— start of Record extracts —

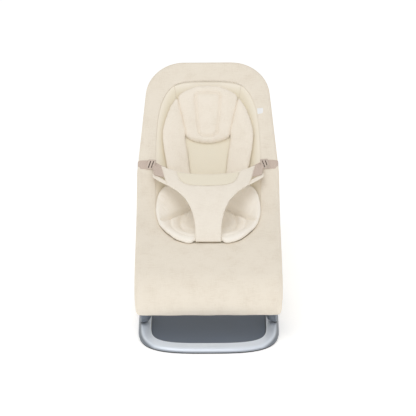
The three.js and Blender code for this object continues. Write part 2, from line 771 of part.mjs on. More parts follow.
add('bib', bibPanel(), look.quilt);
addPair('bib_keeper', bibKeeper(), look.webbing);
addPair('strap', strapLoop(), look.webbing);
addPair('strap_adjuster', strapAdjuster(), look.buckle);

export default bouncer;
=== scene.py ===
import json
import math

import bmesh
import bpy
import numpy as np
from mathutils import Matrix, Vector
from mathutils.geometry import delaunay_2d_cdt


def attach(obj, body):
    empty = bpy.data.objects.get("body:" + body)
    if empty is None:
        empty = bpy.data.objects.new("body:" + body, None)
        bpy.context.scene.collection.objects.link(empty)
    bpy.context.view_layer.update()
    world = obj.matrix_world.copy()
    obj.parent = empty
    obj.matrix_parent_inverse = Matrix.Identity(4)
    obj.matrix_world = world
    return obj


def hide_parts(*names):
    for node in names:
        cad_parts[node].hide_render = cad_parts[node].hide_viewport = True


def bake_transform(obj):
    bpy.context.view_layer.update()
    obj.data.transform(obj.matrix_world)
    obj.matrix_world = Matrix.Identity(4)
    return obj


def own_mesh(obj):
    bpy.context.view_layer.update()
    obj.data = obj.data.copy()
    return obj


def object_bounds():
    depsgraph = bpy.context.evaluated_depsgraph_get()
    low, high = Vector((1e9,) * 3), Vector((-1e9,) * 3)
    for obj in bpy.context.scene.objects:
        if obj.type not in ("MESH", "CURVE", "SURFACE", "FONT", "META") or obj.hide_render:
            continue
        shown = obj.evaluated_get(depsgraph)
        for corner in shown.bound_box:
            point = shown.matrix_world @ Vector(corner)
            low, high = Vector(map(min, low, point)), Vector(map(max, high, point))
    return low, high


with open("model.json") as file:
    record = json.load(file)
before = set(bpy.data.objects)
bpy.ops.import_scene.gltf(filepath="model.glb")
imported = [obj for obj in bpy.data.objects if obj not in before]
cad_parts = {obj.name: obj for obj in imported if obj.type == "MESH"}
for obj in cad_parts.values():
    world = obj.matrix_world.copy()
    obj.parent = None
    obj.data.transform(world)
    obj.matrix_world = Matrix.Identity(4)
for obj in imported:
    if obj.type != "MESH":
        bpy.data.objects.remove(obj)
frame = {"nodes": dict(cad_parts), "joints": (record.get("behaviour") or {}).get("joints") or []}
cad_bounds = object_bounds()
nodes = frame["nodes"]
scene = bpy.context.scene
SIDES = (("left", -1), ("right", 1))

# ---------------------------------------------------------------- camera, light and floor


def place_camera():
    camera = bpy.data.cameras.new("camera")
    camera.lens = 211.3
    camera.sensor_width = 36
    holder = bpy.data.objects.new("camera", camera)
    holder.location = (-0.0007, -6.5716, 3.3450)
    tilt = Matrix.Rotation(math.radians(65), 3, "X")
    roll = Matrix.Rotation(math.radians(-0.25), 3, "Z")
    holder.rotation_euler = (tilt @ roll).to_euler()
    scene.collection.objects.link(holder)
    scene.camera = holder


def area_light(name, place, target, size, power, colour=(1, 1, 1)):
    light = bpy.data.lights.new(name, "AREA")
    light.shape = "RECTANGLE"
    light.size, light.size_y = size
    light.energy = power
    light.color = colour
    holder = bpy.data.objects.new(name, light)
    holder.location = place
    aim = Vector(target) - Vector(place)
    holder.rotation_euler = aim.to_track_quat("-Z", "Y").to_euler()
    scene.collection.objects.link(holder)


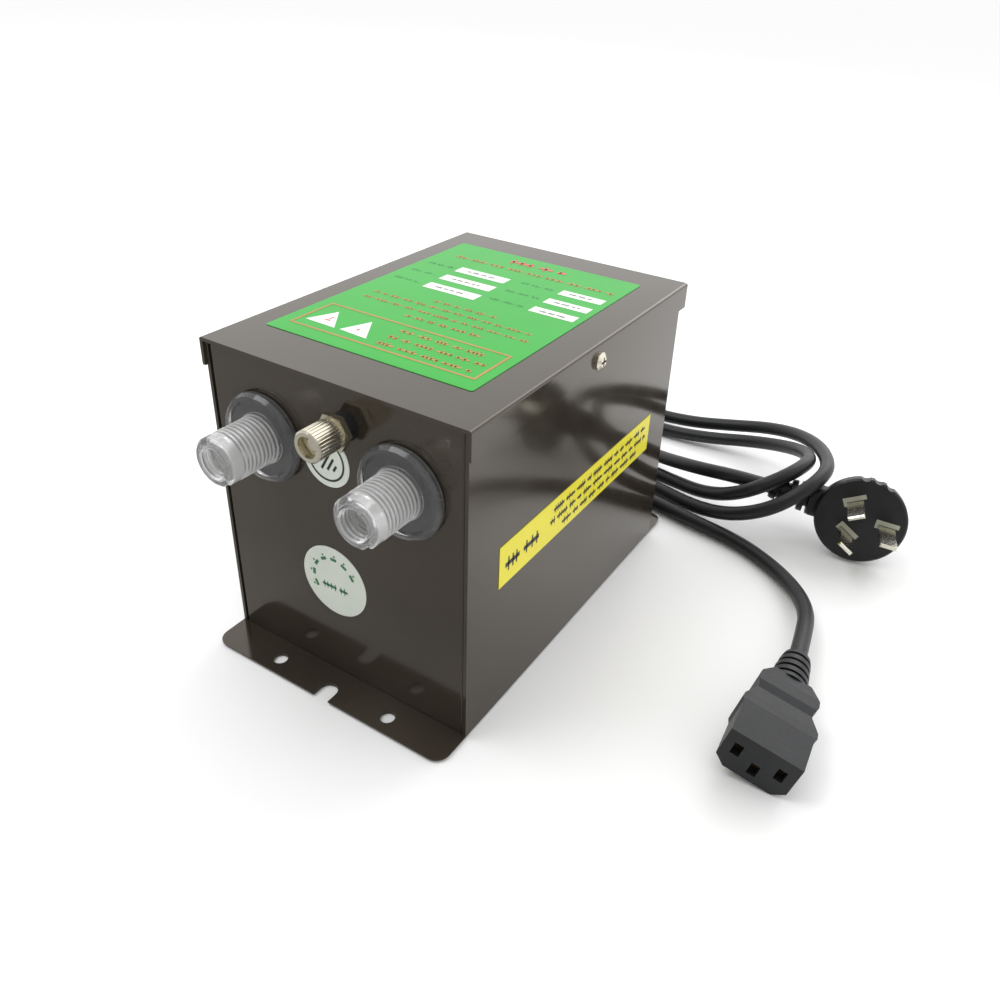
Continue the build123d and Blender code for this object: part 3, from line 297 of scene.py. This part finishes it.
FADED_INK = surface("green ink", (0.03, 0.33, 0.06), (0.04, 0.38, 0.08), (0.3, 0.4), 900.0, 0.000005)
STICKER_INK = surface("sticker ink", (0.02, 0.16, 0.06), (0.03, 0.20, 0.08), (0.3, 0.4), 900.0, 0.000005)
PRESSBOARD = surface("pressboard", (0.42, 0.36, 0.26), (0.52, 0.45, 0.34), (0.6, 0.75), 1200.0, 0.00006)
RESIN = surface("cast resin", (0.02, 0.02, 0.022), (0.035, 0.033, 0.032), (0.4, 0.6), 700.0, 0.0001)
WIRE_BROWN = surface("brown wire", (0.16, 0.06, 0.025), (0.2, 0.08, 0.035), (0.3, 0.4), 900.0, 0.00003)
WIRE_BLUE = surface("blue wire", (0.03, 0.12, 0.45), (0.04, 0.15, 0.52), (0.3, 0.4), 900.0, 0.00003)
WIRE_EARTH = surface("earth wire", (0.2, 0.42, 0.04), (0.5, 0.55, 0.03), (0.3, 0.4), 900.0, 0.00003,
                     patches=120.0)
WIRE_RED = surface("silicone lead", (0.5, 0.03, 0.02), (0.58, 0.045, 0.03), (0.35, 0.5), 900.0, 0.00003)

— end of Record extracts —

### [Work required]
Above are some records; repeat all of them exactly.

### [Answer below]
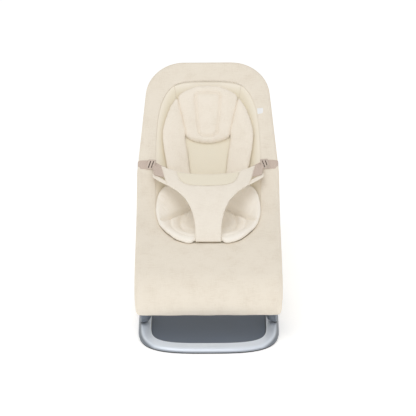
The three.js and Blender code for this object continues. Write part 2, from line 771 of part.mjs on. More parts follow.
add('bib', bibPanel(), look.quilt);
addPair('bib_keeper', bibKeeper(), look.webbing);
addPair('strap', strapLoop(), look.webbing);
addPair('strap_adjuster', strapAdjuster(), look.buckle);

export default bouncer;
=== scene.py ===
import json
import math

import bmesh
import bpy
import numpy as np
from mathutils import Matrix, Vector
from mathutils.geometry import delaunay_2d_cdt


def attach(obj, body):
    empty = bpy.data.objects.get("body:" + body)
    if empty is None:
        empty = bpy.data.objects.new("body:" + body, None)
        bpy.context.scene.collection.objects.link(empty)
    bpy.context.view_layer.update()
    world = obj.matrix_world.copy()
    obj.parent = empty
    obj.matrix_parent_inverse = Matrix.Identity(4)
    obj.matrix_world = world
    return obj


def hide_parts(*names):
    for node in names:
        cad_parts[node].hide_render = cad_parts[node].hide_viewport = True


def bake_transform(obj):
    bpy.context.view_layer.update()
    obj.data.transform(obj.matrix_world)
    obj.matrix_world = Matrix.Identity(4)
    return obj


def own_mesh(obj):
    bpy.context.view_layer.update()
    obj.data = obj.data.copy()
    return obj


def object_bounds():
    depsgraph = bpy.context.evaluated_depsgraph_get()
    low, high = Vector((1e9,) * 3), Vector((-1e9,) * 3)
    for obj in bpy.context.scene.objects:
        if obj.type not in ("MESH", "CURVE", "SURFACE", "FONT", "META") or obj.hide_render:
            continue
        shown = obj.evaluated_get(depsgraph)
        for corner in shown.bound_box:
            point = shown.matrix_world @ Vector(corner)
            low, high = Vector(map(min, low, point)), Vector(map(max, high, point))
    return low, high


with open("model.json") as file:
    record = json.load(file)
before = set(bpy.data.objects)
bpy.ops.import_scene.gltf(filepath="model.glb")
imported = [obj for obj in bpy.data.objects if obj not in before]
cad_parts = {obj.name: obj for obj in imported if obj.type == "MESH"}
for obj in cad_parts.values():
    world = obj.matrix_world.copy()
    obj.parent = None
    obj.data.transform(world)
    obj.matrix_world = Matrix.Identity(4)
for obj in imported:
    if obj.type != "MESH":
        bpy.data.objects.remove(obj)
frame = {"nodes": dict(cad_parts), "joints": (record.get("behaviour") or {}).get("joints") or []}
cad_bounds = object_bounds()
nodes = frame["nodes"]
scene = bpy.context.scene
SIDES = (("left", -1), ("right", 1))

# ---------------------------------------------------------------- camera, light and floor


def place_camera():
    camera = bpy.data.cameras.new("camera")
    camera.lens = 211.3
    camera.sensor_width = 36
    holder = bpy.data.objects.new("camera", camera)
    holder.location = (-0.0007, -6.5716, 3.3450)
    tilt = Matrix.Rotation(math.radians(65), 3, "X")
    roll = Matrix.Rotation(math.radians(-0.25), 3, "Z")
    holder.rotation_euler = (tilt @ roll).to_euler()
    scene.collection.objects.link(holder)
    scene.camera = holder


def area_light(name, place, target, size, power, colour=(1, 1, 1)):
    light = bpy.data.lights.new(name, "AREA")
    light.shape = "RECTANGLE"
    light.size, light.size_y = size
    light.energy = power
    light.color = colour
    holder = bpy.data.objects.new(name, light)
    holder.location = place
    aim = Vector(target) - Vector(place)
    holder.rotation_euler = aim.to_track_quat("-Z", "Y").to_euler()
    scene.collection.objects.link(holder)


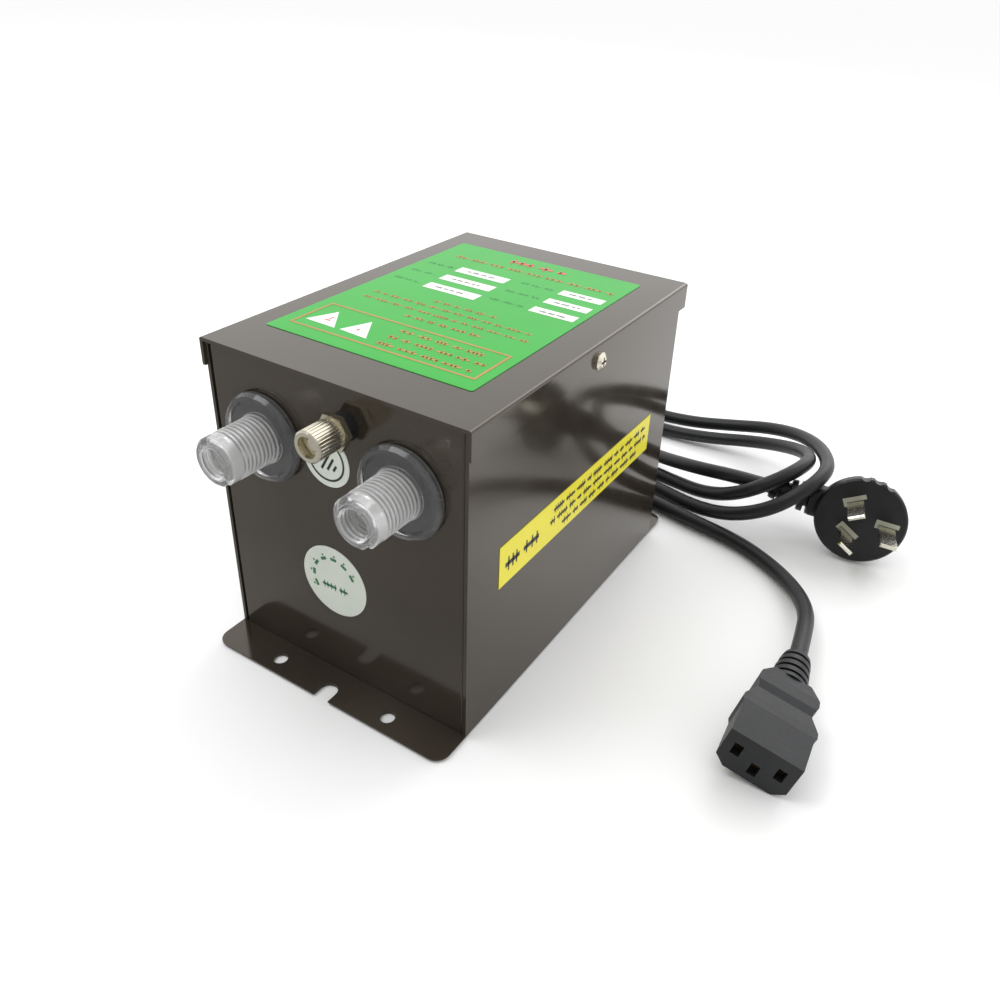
Continue the build123d and Blender code for this object: part 3, from line 297 of scene.py. This part finishes it.
FADED_INK = surface("green ink", (0.03, 0.33, 0.06), (0.04, 0.38, 0.08), (0.3, 0.4), 900.0, 0.000005)
STICKER_INK = surface("sticker ink", (0.02, 0.16, 0.06), (0.03, 0.20, 0.08), (0.3, 0.4), 900.0, 0.000005)
PRESSBOARD = surface("pressboard", (0.42, 0.36, 0.26), (0.52, 0.45, 0.34), (0.6, 0.75), 1200.0, 0.00006)
RESIN = surface("cast resin", (0.02, 0.02, 0.022), (0.035, 0.033, 0.032), (0.4, 0.6), 700.0, 0.0001)
WIRE_BROWN = surface("brown wire", (0.16, 0.06, 0.025), (0.2, 0.08, 0.035), (0.3, 0.4), 900.0, 0.00003)
WIRE_BLUE = surface("blue wire", (0.03, 0.12, 0.45), (0.04, 0.15, 0.52), (0.3, 0.4), 900.0, 0.00003)
WIRE_EARTH = surface("earth wire", (0.2, 0.42, 0.04), (0.5, 0.55, 0.03), (0.3, 0.4), 900.0, 0.00003,
                     patches=120.0)
WIRE_RED = surface("silicone lead", (0.5, 0.03, 0.02), (0.58, 0.045, 0.03), (0.35, 0.5), 900.0, 0.00003)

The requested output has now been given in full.